Dari daftar yang mencangkup lebih dari 50.000 nomor telepon, para jurnalis telah mengidentifikasi lebih dari 1.000 orang di 50 negara diduga diawasi dengan spyware (perangkat pengintai) Pegasus. Perangkat lunak ini dikembangkan oleh perusahaan Israel NSO Group dan dijual kepada klien-klien pemerintah.

Di antara nama-nama target spyware yang dilaporkan, terdapat nama-nama jurnalis, politikus, pejabat pemerintah, pemimpin, dan aktivis hak asasi manusia.

Pemandangan dari Ruang berita Aljazeera Australia.
Jurnalis yang bekerja di Aljazeera termasuk menjadi target klien-klien pemerintah yang menyewa NSO. Al Jazeera

Laporan-laporan ini menunjukkan adanya upaya pengintaian yang mengingatkan pada pengawasan Orwellian; spyware dapat mengintai ketikan di gawai, mencegat di jalur komunikasi, melacak perangkat, dan menggunakan kamera dan mikrofon untuk memata-matai pengguna.

Bagaimana cara kerjanya?

Spyware Pegasus dapat menyusup ke dalam ponsel korban melalui berbagai mekanisme.
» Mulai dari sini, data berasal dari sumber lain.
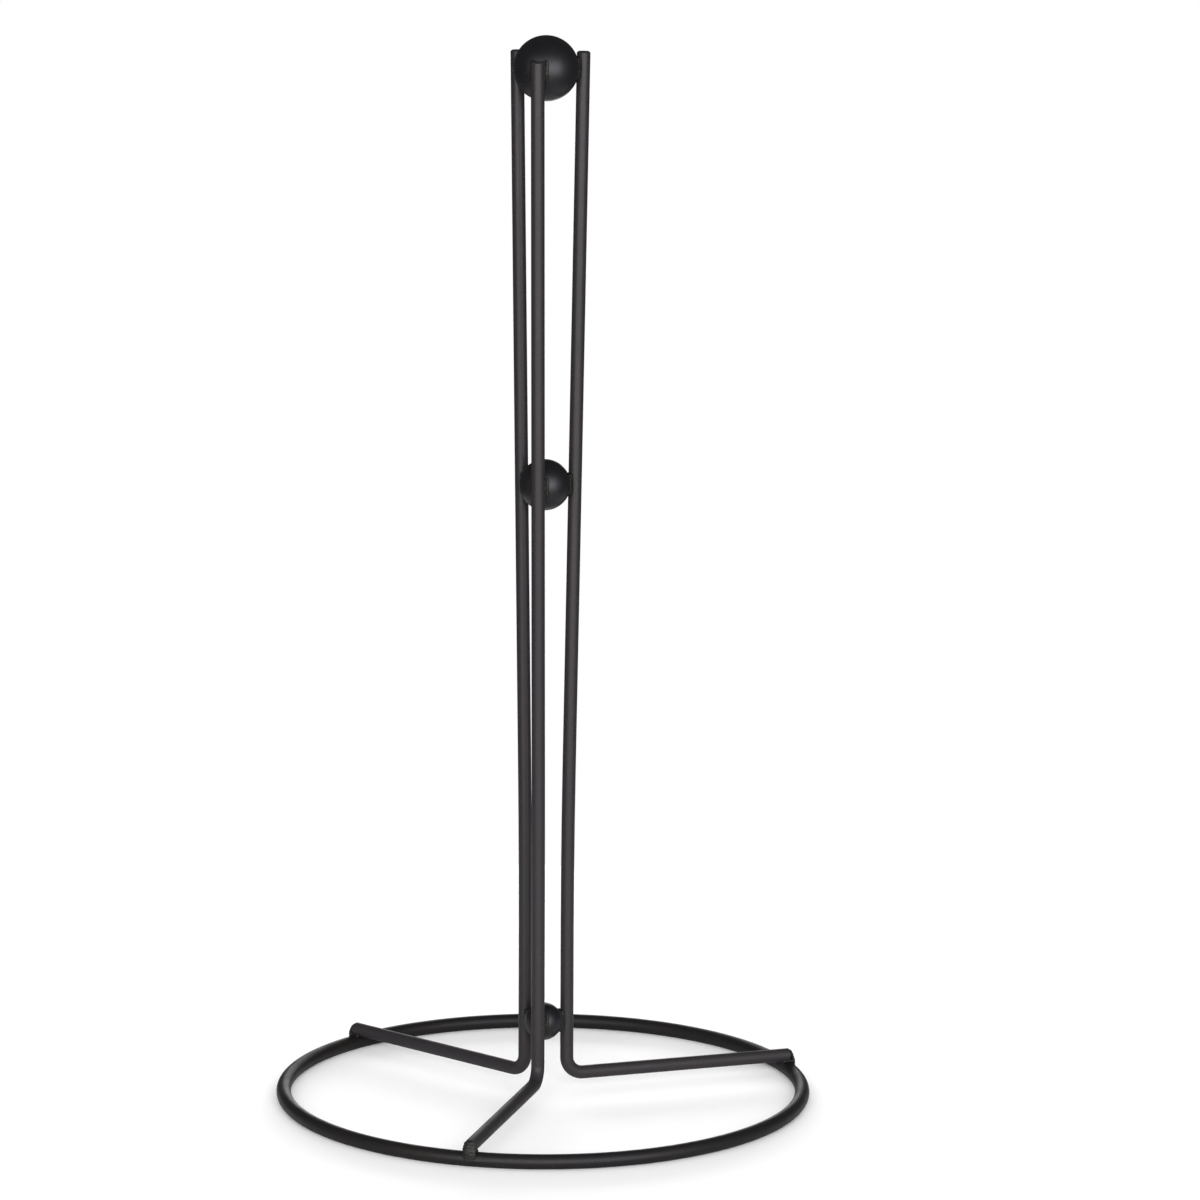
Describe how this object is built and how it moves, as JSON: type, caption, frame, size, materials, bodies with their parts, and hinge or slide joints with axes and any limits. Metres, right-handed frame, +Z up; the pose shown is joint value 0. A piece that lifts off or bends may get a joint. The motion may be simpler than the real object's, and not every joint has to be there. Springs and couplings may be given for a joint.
{
  "type": "paper towel holder",
  "caption": "Free-standing kitchen roll holder: a round wire base ring under a tall stem of bent wire rods that are welded to graded balls.",
  "frame": {"origin": "on the table, under the middle of the base ring and the stem", "axes": "+Z up along the stem, -Y towards the arm of the front rod, +X to the right seen from the front"},
  "size_m": [0.165, 0.1654, 0.3277],
  "materials": {
    "ring_wire": "semi-matte black powder coat on steel wire",
    "rod_wire": "semi-matte black powder coat on steel wire",
    "ball": "semi-matte black powder coat on a steel ball",
    "weld": "black powder coat over an uneven weld bead"
  },
  "bodies": {
    "root": {"base_ring": "ring_wire", "front_rod": "rod_wire", "right_rod": "rod_wire", "left_rod": "rod_wire", "top_ball": "ball", "middle_ball": "ball", "bottom_ball": "ball", "front_foot_weld": "weld", "right_foot_weld": "weld", "left_foot_weld": "weld", "top_ball_front_weld": "weld", "top_ball_right_weld": "weld", "top_ball_left_weld": "weld", "middle_ball_front_weld": "weld", "middle_ball_right_weld": "weld", "middle_ball_left_weld": "weld", "bottom_ball_front_weld": "weld", "bottom_ball_right_weld": "weld", "bottom_ball_left_weld": "weld"}
  },
  "joints": []
}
Beberapa pendekatan mungkin melibatkan pesan singkat (SMS) atau iMessage yang membagikan tautan ke situs web. Jika diklik, tautan ini mengirimkan perangkat lunak yang dapat menjebol perangkat.

Selain itu, ada juga mekanisme serangan “zero-click” yang lebih mengkhawatirkan karena memanfaatkan lubang dalam layanan iMessage di iPhone memungkinkan penyusupan terjadi hanya dengan menerima pesan; tanpa membutuhkan interaksi dan meminta konfirmasi kepada pengguna.
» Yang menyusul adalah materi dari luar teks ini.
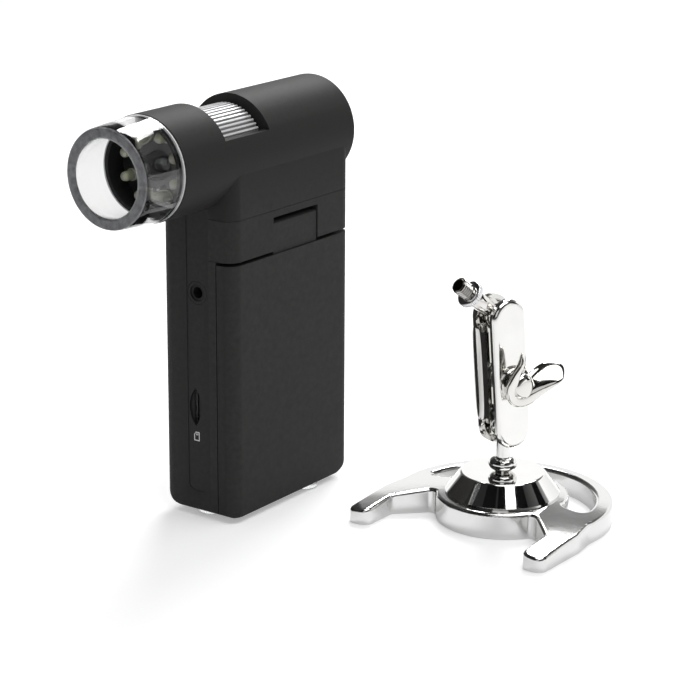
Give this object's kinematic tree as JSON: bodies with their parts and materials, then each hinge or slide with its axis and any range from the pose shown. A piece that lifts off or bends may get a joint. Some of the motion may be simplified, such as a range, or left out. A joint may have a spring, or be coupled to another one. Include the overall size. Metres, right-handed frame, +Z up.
{
  "type": "digital microscope",
  "caption": "Handheld digital microscope with a flip-out screen, a clear lens cap and focus wheel, and a chromed table stand with a ball-jointed clamp arm.",
  "frame": {"origin": "mouth of the threaded stand socket in the flat bottom of the upright body", "axes": "+Z up, -X the way the lens looks, -Y the screen side; the stand stands free on the same table on the -Y side"},
  "size_m": [0.1263, 0.1267, 0.128],
  "materials": {
    "housing_black": "soft matt",
    "trim_black": "matt",
    "button_grey": "matt",
    "clear_plastic": "clear, polished",
    "foot_clear": "clear, soft",
    "wheel_silver": "silver, satin",
    "inner_black": "matt",
    "lamp_clear": "clear, polished",
    "circuit_black": "satin",
    "circuit_green": "satin",
    "component_black": "satin",
    "battery_foil": "satin",
    "lens_glass": "clear",
    "screen_glass": "clear, polished",
    "screen_dark": "polished",
    "steel": "satin",
    "socket_brass": "satin",
    "chrome": "polished"
  },
  "bodies": {
    "microscope": {"upper_housing": "housing_black", "rear_shell": "housing_black", "hinge_block": "housing_black", "hinge_pin": "steel", "button_panel": "housing_black", "main_board": "circuit_green", "tact_switches": "component_black", "battery": "battery_foil", "side_strip": "trim_black", "video_jack": "trim_black", "card_socket": "trim_black", "usb_port": "steel", "stand_socket": "socket_brass", "body_feet": "foot_clear", "housing_screws": "steel", "lens_bezel": "inner_black", "lamp_board": "circuit_black", "lamps": "lamp_clear", "guide_tube": "inner_black", "sensor_board": "circuit_green", "image_sensor": "component_black"},
    "focus_wheel": {"focus_wheel": "wheel_silver"},
    "lens_carriage": {"lens_carriage": "inner_black", "front_lens": "lens_glass", "rear_lens": "lens_glass"},
    "clear_cap": {"clear_cap": "clear_plastic"},
    "screen_lid": {"lid_cover": "housing_black", "screen_bezel": "trim_black", "lcd_panel": "screen_dark", "screen_window": "screen_glass", "hinge_knuckle": "housing_black", "swivel_post": "steel", "lid_foot": "foot_clear"},
    "power_button": {"power_button": "button_grey"},
    "shutter_button": {"shutter_button": "button_grey"},
    "menu_button": {"menu_button": "button_grey"},
    "down_button": {"down_button": "button_grey"},
    "ok_button": {"ok_button": "button_grey"},
    "up_button": {"up_button": "button_grey"},
    "stand_base": {"stand_base": "chrome", "base_cone": "chrome", "stand_post": "chrome"},
    "lower_ball": {"lower_ball": "chrome"},
    "stand_arm": {"arm_front": "chrome", "arm_back": "chrome", "clamp_screw": "chrome", "clamp_spring": "steel"},
    "wing_nut": {"wing_nut": "chrome"},
    "ball_stud": {"ball_stud": "chrome"},
    "lock_collar": {"lock_collar": "chrome"}
  },
  "joints": [
    {"name": "focus_turn", "type": "hinge", "parent": "microscope", "child": "focus_wheel", "pos_m": [-0.0196, 0, 0.11], "axis": [1, 0, 0], "range_deg": [0, 300]},
    {"name": "lens_slide", "type": "slide", "parent": "microscope", "child": "lens_carriage", "axis": [1, 0, 0], "range_m": [0, 0.004]},
    {"name": "cap_slide", "type": "slide", "parent": "microscope", "child": "clear_cap", "axis": [-1, 0, 0], "range_m": [0, 0.02]},
    {"name": "screen_flip", "type": "hinge", "parent": "microscope", "child": "screen_lid", "pos_m": [0.0026, -0.0124, 0.0838], "axis": [-1, 0, 0], "range_deg": [0, 110]},
    {"name": "power_press", "type": "slide", "parent": "microscope", "child": "power_button", "axis": [0, 1, 0], "range_m": [0, 0.0004], "stiffness_N_per_m": 900},
    {"name": "shutter_press", "type": "slide", "parent": "microscope", "child": "shutter_button", "axis": [0, 1, 0], "range_m": [0, 0.0004], "stiffness_N_per_m": 900},
    {"name": "menu_press", "type": "slide", "parent": "microscope", "child": "menu_button", "axis": [0, 1, 0], "range_m": [0, 0.0004], "stiffness_N_per_m": 900},
    {"name": "down_press", "type": "slide", "parent": "microscope", "child": "down_button", "axis": [0, 1, 0], "range_m": [0, 0.0004], "stiffness_N_per_m": 900},
    {"name": "ok_press", "type": "slide", "parent": "microscope", "child": "ok_button", "axis": [0, 1, 0], "range_m": [0, 0.0004], "stiffness_N_per_m": 900},
    {"name": "up_press", "type": "slide", "parent": "microscope", "child": "up_button", "axis": [0, 1, 0], "range_m": [0, 0.0004], "stiffness_N_per_m": 900},
    {"name": "stand_slide", "type": "slide", "parent": "microscope", "child": "stand_base", "axis": [0, -1, 0], "range_m": [0, 0.0576]},
    {"name": "post_turn", "type": "hinge", "parent": "stand_base", "child": "lower_ball", "pos_m": [0.02675, -0.076, 0.028], "axis": [0, 0, 1], "continuous": true},
    {"name": "arm_tilt", "type": "hinge", "parent": "lower_ball", "child": "stand_arm", "pos_m": [0.02675, -0.076, 0.028], "axis": [-0.3156, -0.9489, 0], "range_deg": [-60, 60]},
    {"name": "nut_turn", "type": "hinge", "parent": "stand_arm", "child": "wing_nut", "pos_m": [0.02551, -0.07559, 0.04234], "axis": [-0.3156, -0.9489, 0], "range_deg": [0, 180]},
    {"name": "stud_swing", "type": "hinge", "parent": "stand_arm", "child": "ball_stud", "pos_m": [0.02383, -0.07503, 0.06186], "axis": [-0.3156, -0.9489, 0], "range_deg": [-130, 30]},
    {"name": "collar_turn", "type": "hinge", "parent": "ball_stud", "child": "lock_collar", "pos_m": [0.02383, -0.07503, 0.06186], "axis": [-0.7416, 0.2467, 0.6239], "range_deg": [0, 180]}
  ],
  "couplings": [
    {"joint": "lens_slide", "follows": "focus_turn", "m_per_rad": 0.00076},
    {"joint": "screen_flip", "follows": "stand_slide", "rad_per_m": 33.33}
  ]
}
Tujuannya adalah untuk mengambil kendali penuh atas sistem operasi perangkat seluler, baik dengan rooting (pada perangkat Android) atau jailbreaking (pada perangkat Apple iOS).

Biasanya, rooting pada perangkat Android dilakukan oleh pengguna untuk menginstal aplikasi dan game tidak resmi, atau mengaktifkan kembali fungsi-funsgi yang dinonaktifkan oleh pabrikan.
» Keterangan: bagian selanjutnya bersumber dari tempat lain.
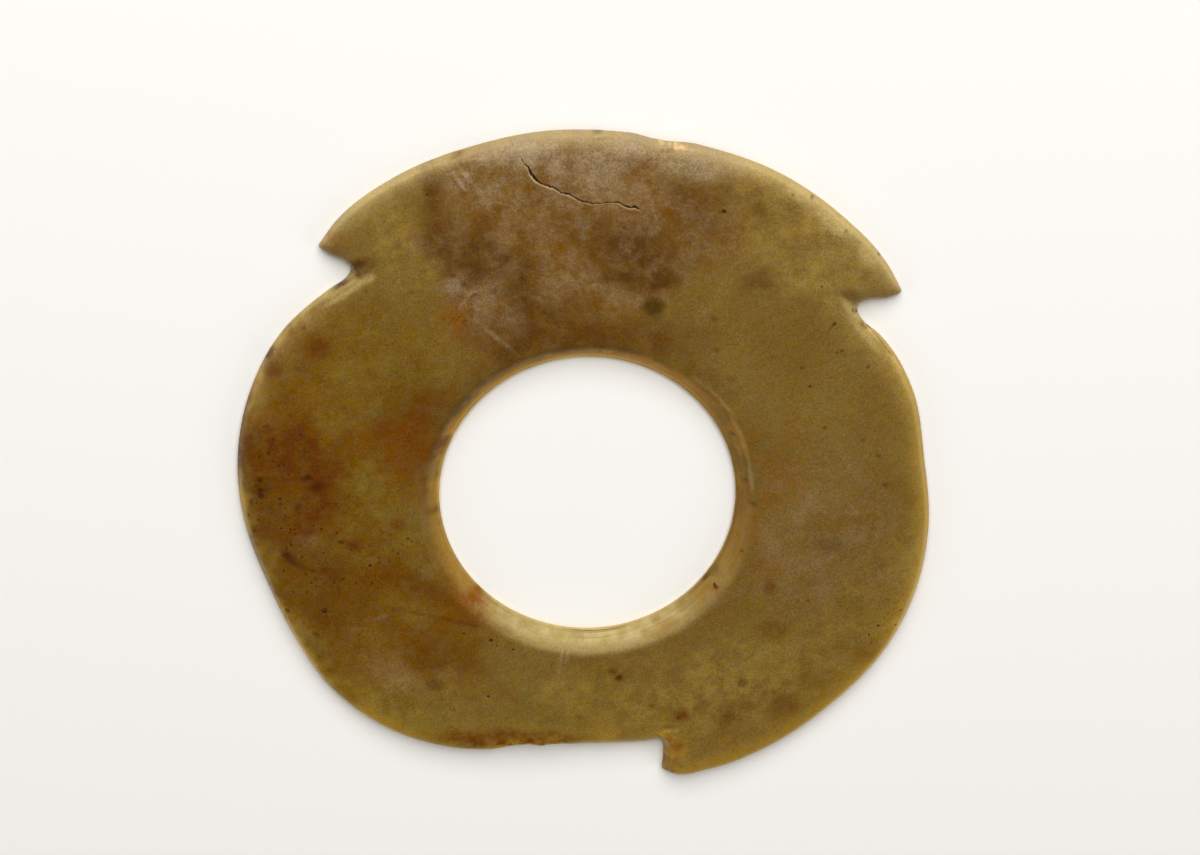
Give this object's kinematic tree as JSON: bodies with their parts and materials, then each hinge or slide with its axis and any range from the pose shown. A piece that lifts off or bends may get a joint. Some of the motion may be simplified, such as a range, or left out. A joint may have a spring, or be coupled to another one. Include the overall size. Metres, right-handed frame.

Seperti halnya dengan rooting, jailbreak dapat diterapkan pada perangkat Apple untuk memungkinkan pemasangan aplikasi yang tidak tersedia di Apple App Store, atau untuk membuka kunci ponsel guna menyambungkan pada jaringan seluler alternatif. Banyak cara menjalankan jailbreak yang mengharuskan ponsel terhubung ke komputer setiap kali dihidupkan (disebut sebagai “tethered jailbreak ”).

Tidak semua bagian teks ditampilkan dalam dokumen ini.